Sven Birkerts, a book reviewer and essayist, sees e-mail and the expanding use of the computer as eroding the meditative reverie and concentration that accompanies traditional writing and reading. Birkerts is the author of “The Gutenberg Elegies” (Faber & Faber 1994), which is a homage to the joys of producing or consuming the printed word on paper. It is also a skillful attack on the contemporary culture of the computer.

In an interview from his home in Massachusetts, he dismissed my brother’s letter as a rare bit of meaningful communication in a sea of more tawdry exchanges.

“My immediate sense is that this is more of a special case than what normally happens,” Birkerts said. The relative swiftness of e-mail, Birkerts said, is accompanied by a corresponding decrease in thoughtfulness.

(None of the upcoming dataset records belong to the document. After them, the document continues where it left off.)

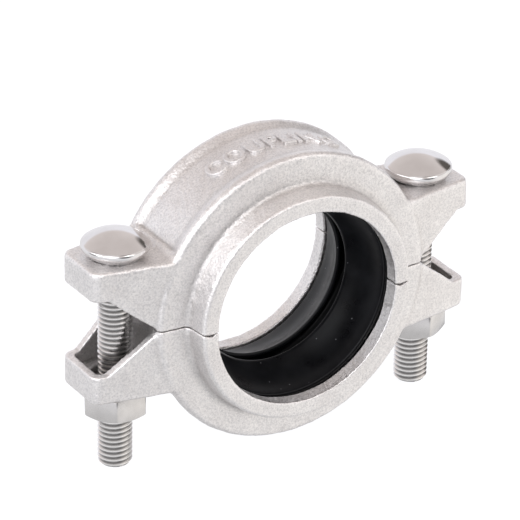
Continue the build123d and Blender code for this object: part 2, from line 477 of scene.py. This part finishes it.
def set_relief(mesh, values):
    """Stores the relief, from which the steel's colour gets painted shade in creases and a lighter tone
    on standing edges.
    """
    mesh.attributes.new(RELIEF, "FLOAT", "POINT").data.foreach_set("value", values)


def cast_housing(node, extra, seed):
    """A housing as cast: the CAD shape as one skin with softened edges, plus any lettering."""
    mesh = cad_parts[node].data.copy()
    mesh.transform(Matrix.Scale(1 / MM, 4))
    piece = new_object(node + "_cast", mesh)
    fine = voxel_skin(piece, HOUSING_VOXEL_MM)
    piece.data = fine
    co = point_array(fine)
    edges = edge_array(fine)
    rise = (np.abs(co[:, 2]) - PARTING_CRISP_MM) / PARTING_RISE_MM
    away_from_parting = np.clip(rise, PARTING_LEAST, 1)[:, None]
    co = softened(co, edges, away_from_parting)
    set_points(fine, co)
    normals = normal_array(fine)
    set_relief(fine, surface_relief(co, edges, normals))
    grain = np.random.default_rng(seed).normal(size=len(co)) * GRAIN_MM
    height = (cast_unevenness(co, seed) + grain) * away_from_parting[:, 0]
    lowest, highest = (np.array(corner) / MM for corner in cad_box)
    set_points(fine, np.clip(co + normals * height[:, None], lowest, highest))
    if extra is not None:
        set_relief(extra, [FLAT_RELIEF] * len(extra.vertices))
        work = bmesh.new()
        work.from_mesh(fine)
        work.from_mesh(extra)
        work.to_mesh(fine)
        work.free()
    fine.transform(Matrix.Scale(MM, 4))
    fine.update()
    return piece


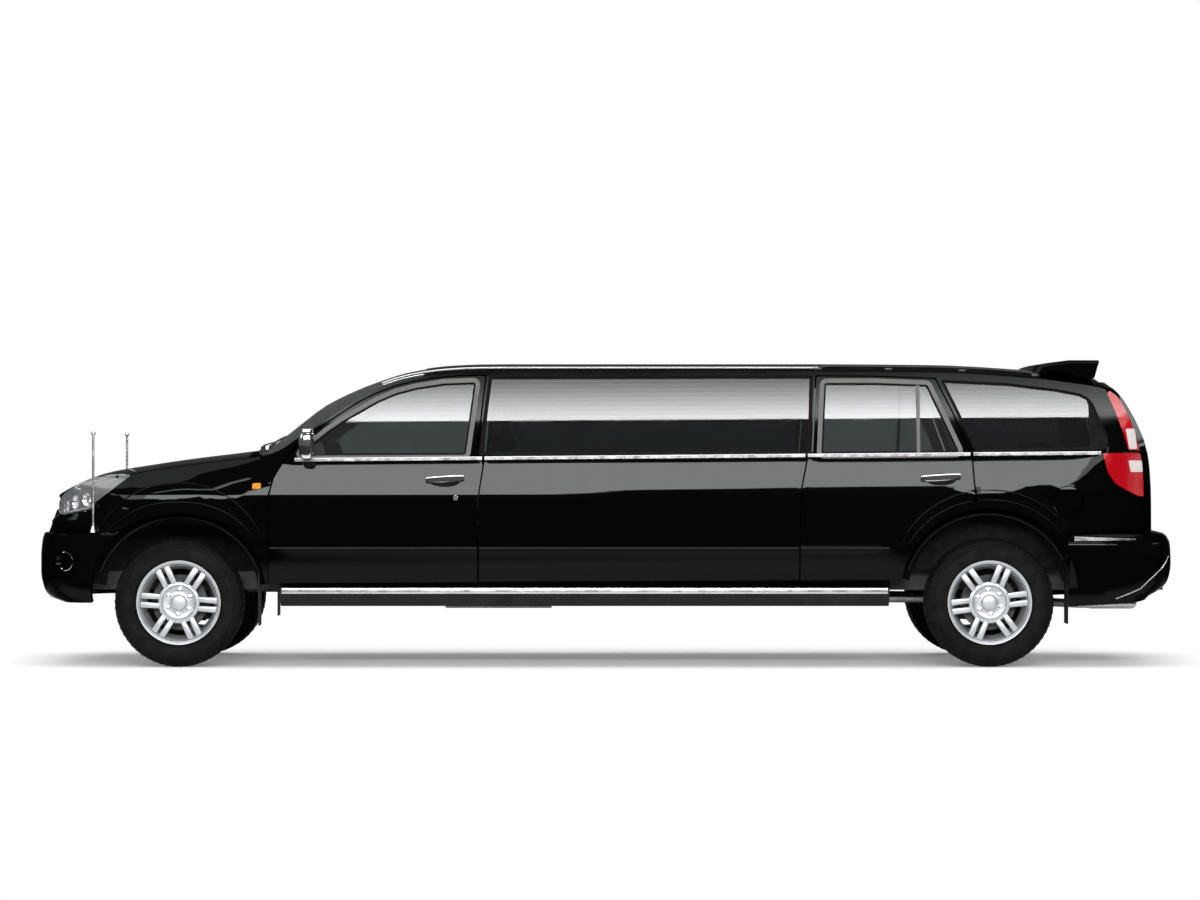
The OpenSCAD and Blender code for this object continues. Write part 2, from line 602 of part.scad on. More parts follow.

“I think they are implicitly less permanent,” Birkerts said of e-mail messages. “The words are floating in a different element.”

Of course, writing e-mail messages is just one wrinkle of the enormous world of the Internet. But of all the many functions of the new plugged-in and wired world, I find the ability to send notes to friends and colleagues the most immediately seductive. I suspect others do as well.

My brother has been tapping out notes to me regularly now. And this comes just weeks after he joined America Online through a free, monthly trial and informed me that he wouldn’t use it much.

Kamenetz believes we may get to the point where e-mail capabilities will be a must.

“I think it will become as indispensable as the telephone,” Kamenetz said. “Our demand for response is becoming instantaneous.”

Whatever the long-term pluses and minuses of the new world, I know I like turning on the computer, plugging into the Internet and finding a new letter from my brother.